E: Car has exceeded security requirements and is placed in a lower insurance group.

P: This is used when the data for the rating system was incomplete when the car was launched.

U: In some cases, the level of security for the car is regarded as unacceptable. This doesn’t mean the car is uninsurable, but drivers must be made aware that some insurers may insist on upgraded security before providing cover.

G: Insurance group ratings are only allocated to vehicles built for the UK market. But the panel will list vehicles that are classed as imports under this letter.

Which Cars Are The Cheapest To Insure?

You’d expect that the cheapest cars to insure would be those which are the cheapest to purchase and you are correct. So if you’re looking for a car that isn’t expensive to insure, look at low-spec models and cars with small engines, such as the Ford Ka, Fiat 500, Hyundai i10 or similar.

Fiat500-art

How Can I Cut The Cost Of My Car Insurance?

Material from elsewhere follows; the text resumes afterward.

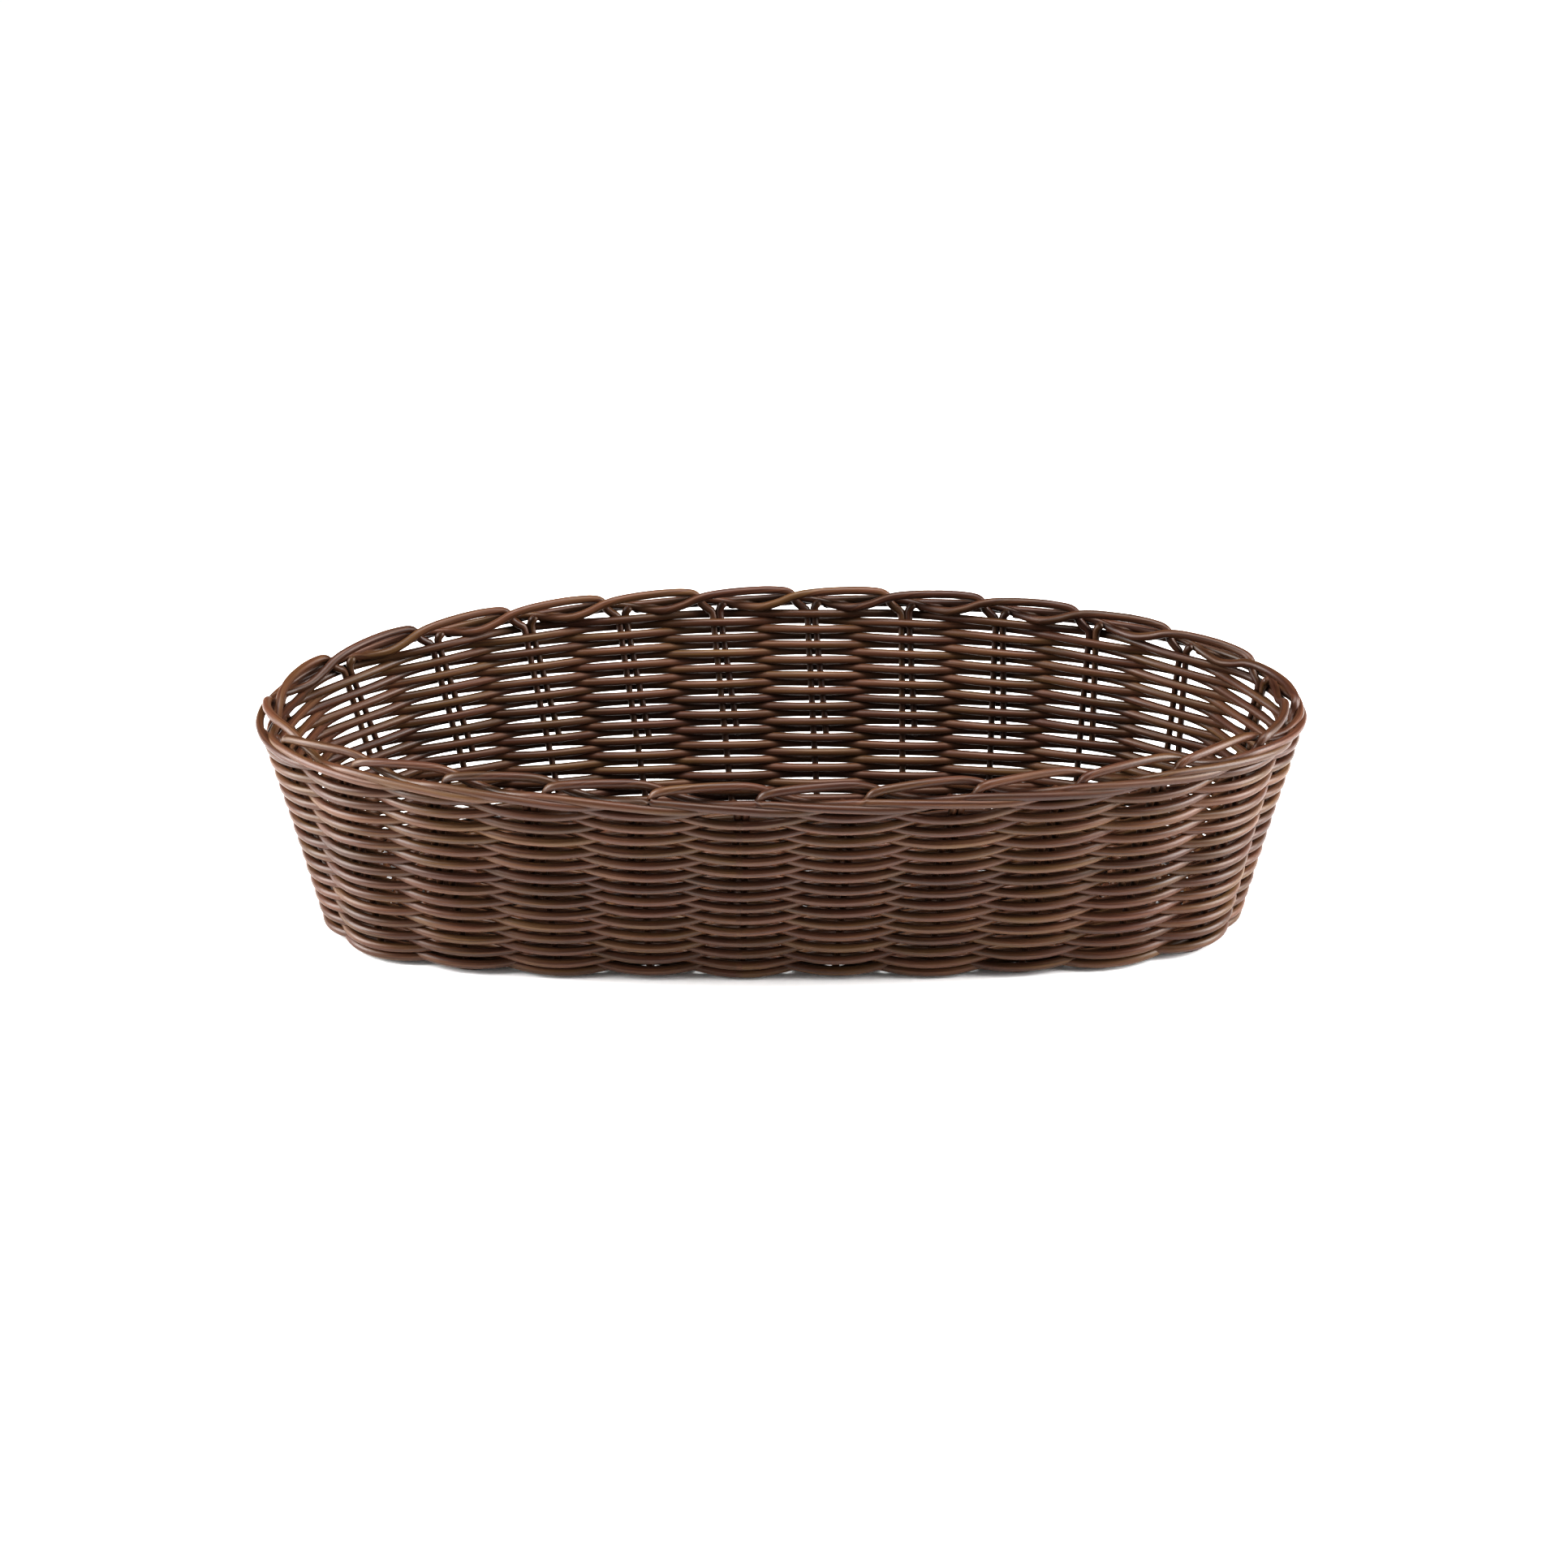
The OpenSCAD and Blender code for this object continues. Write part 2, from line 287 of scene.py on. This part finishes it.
def row_path(row, z, u):
    """Middle line of a row: the wall's middle line, moved square to the leaning wall by the wave."""
    t = np.full_like(u, z / rim_z)
    half_l = base_half_l + (rim_half_l - base_half_l) * z / rim_z
    middle = wall_at(u, t)
    tilt = wall_tilt(u, t)
    proud = REACH * row_wave(u, row) + wander(u, ROW_SWAY, WAVES[0])
    flat = middle + out_at(u, t)[:, :2] * (proud * np.cos(tilt))[:, None]
    height = z - t * sink(middle[:, 0], half_l) - proud * np.sin(tilt)
    height = height + wander(u, ROW_RISE, WAVES[1])
    return lift_to(flat, np.maximum(height, WEAVER_D / 2))


ROW_U = np.arange(PAIRS * ROW_STEPS) / ROW_STEPS
UP = np.array([0.0, 0.0, 1.0])
CLEAR_ROW = 8                    # a row that lies clear of the base
FOOT_STRAND_Z = 3.4 * MM         # middle level of the woven strand of the bottom edge
LOW_STRAND_OUT = 0.8 * MM        # the low strand, outside the wall's middle line where it shows
LOW_STRAND_IN = 2.9 * MM         # and inside it where it does not
LOW_STRAND_LIFT = 2.4 * MM       # how much higher it lies there
LOW_STRAND_POWER = 1.5           # how quickly it goes in


def row_height(row):
    """Middle height of a row. The rows are evenly spaced, so two that lie clear of the base give
    all of them."""
    low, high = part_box(row_names[CLEAR_ROW - 1])[1].z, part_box(row_names[-1])[1].z
    return low + (row - CLEAR_ROW) * (high - low) / (ROWS - CLEAR_ROW) - ROW_BAND_H / 2


def build_rows(material):
    """Each row is one turn of round strand, closed on itself."""
    for row in range(1, ROWS + 1):
        path = row_path(row, row_height(row), ROW_U)
        name = f"woven_row_{row:02d}"
        strand = (path, WEAVER_D / 2, np.broadcast_to(UP, path.shape), STRAND_SIDES, True)
        piece = strand_piece(name, [strand], material)
        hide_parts(row_names[row - 1])


def build_foot_row(material):
    """Two strands round the bottom edge, which pass each pair on opposite sides: one is woven as
    a row is, and the other shows low down beneath every second arc and lies on the feet between."""
    woven = row_path(0, FOOT_STRAND_Z, ROW_U)
    shows = np.maximum(-np.cos(np.pi * ROW_U), 0) ** LOW_STRAND_POWER
    t = np.zeros_like(ROW_U)
    out = LOW_STRAND_OUT * shows - LOW_STRAND_IN * (1 - shows)
    flat = wall_at(ROW_U, t) + out[:, None] * out_at(ROW_U, t)[:, :2]
    low = lift_to(flat, WEAVER_D / 2 + LOW_STRAND_LIFT * (1 - shows))
    strands = [(path, WEAVER_D / 2, np.broadcast_to(UP, path.shape), STRAND_SIDES, True)
               for path in (woven, low)]
    piece = strand_piece("foot_strands", strands, material)
    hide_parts("foot_row")


# ---- Stakes, which go on into the border ----

SPACING = np.sum(np.linalg.norm(np.diff(RIM[0], axis=0), axis=1)) / PAIRS
BASE_MIDDLE = 4.0 * MM           # level of the base's sticks, and of the feet between them
BEND_Z = 3.6 * MM                # where a stake has turned up into the wall
UPRIGHT_LOW = 0.1                # from here on its course follows the wall, as a share of the height
UPRIGHT_TOP = 0.985              # and up to here
STAKE_SHIFT = 0.35               # its shift sideways from foot to rim, in stake diameters
PAIR_GAP = 0.2 * MM              # between a stake and its bye-stake at the top
SWELL_FROM = 0.9                 # height from which the strand thickens towards the border's
SPAN_STEPS = 12                  # points from one point of a course to the next
PATH_STEP = 1.1 * MM

# The border's course after a stake leaves the wall: stake spacings along it, then stake diameters
# outwards and up. It rises, runs behind the next stake, dips under that stake's bend, crosses to
# the outside and slopes down in front of two more, and its end is tucked in.
BORDER_COURSE = [
    (0.08, 0, 0.35),
    (0.14, 0.14, 1.1),
    (0.165, 0.34, 1.8),
    (0.2, 0.46, 2.45),
    (0.29, 0.46, 2.85),
    (0.5, 0.1, 3.1),
    (0.75, -0.45, 3.15),
    (1, -0.95, 3.0),
    (1.17, -1.1, 2.5),
    (1.34, -1.18, 1.5),
    (1.52, -1.0, 0.8),
    (1.72, -0.1, 0.7),
    (1.88, 0.62, 1.0),
    (2.05, 1.08, 1.28),
    (2.25, 1.25, 1.28),
    (2.5, 1.4, 1.1),
    (2.75, 1.5, 0.9),
    (3, 1.58, 0.7),
    (3.25, 1.66, 0.5),
    (3.5, 1.5, 0.4),
    (3.7, 0.9, 0.5),
    (3.85, 0.4, 0.6),
]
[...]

One of the best ways of reducing your car insurance costs is by driving a vehicle that is in one of the lower insurance groups. However, if you have a car in a high insurance group, there are ways of reducing your premiums further.

Enhance Your Security: Reduce the risk of theft or keep it off the road and parked in a locked garage. 

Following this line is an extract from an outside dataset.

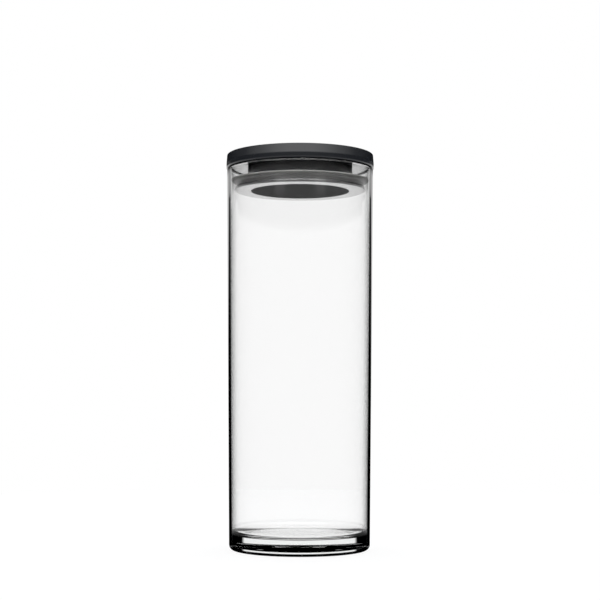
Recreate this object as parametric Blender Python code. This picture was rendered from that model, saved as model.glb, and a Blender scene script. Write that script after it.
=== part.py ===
"""A clear glass storage jar with a push-in lid, in metres, +Z up, standing on z = 0 round the Z axis."""

import math

import bmesh
import bpy

# The glass
GLASS_HEIGHT = 0.2562
RIM_RADIUS = 0.0495
BASE_INSET = 0.0024
WALL = 0.0022
RIM_ROUNDING_SHARE = 0.5
FLOOR_THICKNESS = 0.0103
HEEL_ROUNDING = 0.0037
CORNER_WIDTH = 0.0056
CORNER_HEIGHT = 0.0042
STANDING_RING_WIDTH = 0.0065
HOLLOW_DEPTH = 0.0008
HOLLOW_EDGE_WIDTH = 0.0040

# The cover, whose recess holds the plug's plate
COVER_OVERHANG = 0.0005
COVER_THICKNESS = 0.0093
RECESS_WALL = 0.0024
TOP_EDGE_WIDTH = 0.0008
TOP_EDGE_SHARE = 0.62
LOWER_EDGE_SHARE = 0.05

# The plug, measured from the glass inwards and from the cover's underside down
PLATE_THICKNESS = 0.0022
PLUG_DEPTH = 0.0152
NECK_WALL = 0.0020
FOOT_THICKNESS = 0.0022
FOOT_CLEARANCE = 0.0029
FOOT_LEDGE = 0.0089
FOOT_ROUNDING_SHARE = 0.2

# The seal, measured up from the plug's foot and inwards from the foot's edge
SEAL_INSET = 0.0013
COLLAR_INSET = 0.0023
COLLAR_HEIGHT = 0.0045
LIP_HEIGHT = 0.0047
LIP_THICKNESS = 0.0010
LIP_ROOT_HEIGHT = 0.0026
LIP_CHANNEL_DEPTH = 0.0016

# Pieces that touch on the real jar stand this far apart here
SEAT_GAP = 0.0003

TURN_STEPS = 64
ARC_STEPS = 5
EDGE_STEPS = 2
SHARP_ANGLE = math.radians(35)
MERGE_DISTANCE = 0.00001


def outer_radius(height):
    """The glass's outer radius, which grows evenly from the base to the rim."""
    return RIM_RADIUS - BASE_INSET * (1 - height / GLASS_HEIGHT)


def inner_radius(height):
    """The glass's inner radius at a height."""
    return outer_radius(height) - WALL


LID_SEAT = GLASS_HEIGHT + SEAT_GAP
COVER_RADIUS = RIM_RADIUS + COVER_OVERHANG
FOOT_RADIUS = inner_radius(LID_SEAT - PLUG_DEPTH) - FOOT_CLEARANCE
NECK_RADIUS = FOOT_RADIUS - FOOT_LEDGE


def arc(centre, width, height, start, end, steps):
    """Points of an elliptical arc, as (radius, z). Its angles are in degrees, from outwards to upwards."""
    points = []
    for step in range(steps + 1):
        angle = math.radians(start + (end - start) * step / steps)
        points.append((centre[0] + width * math.cos(angle), centre[1] + height * math.sin(angle)))
    return points


def rounding(centre, size, start, end):
    """A small round edge."""
    return arc(centre, size, size, start, end, EDGE_STEPS)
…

Pay Annually: Insurers often give discounts if you pay annually, rather than monthly.

Excess: Pay a higher excess. This should lower your premiums if you were to claim during your policy.

Add A Named Driver: Add an experienced driver who has no claims or few insurance claims on their record.

No Claims Bonus: If you’ve not claimed on your policy before, you’re in luck as insurers will likely give you a reduction in your premium for a greater no claims bonus!

Black Box: Install a black box in your car, where your insurer monitors your driving. The better your driving, the lower your premiums. 

Drive Less: It might seem surprising or a bit daft, but it’s true. You’ll likely be asked for an estimated mileage for a quote when looking for car insurance. If you drive less than intended in the year, it reduces the chances of you and your car being involved in an accident and it’s less likely you’ll make a claim.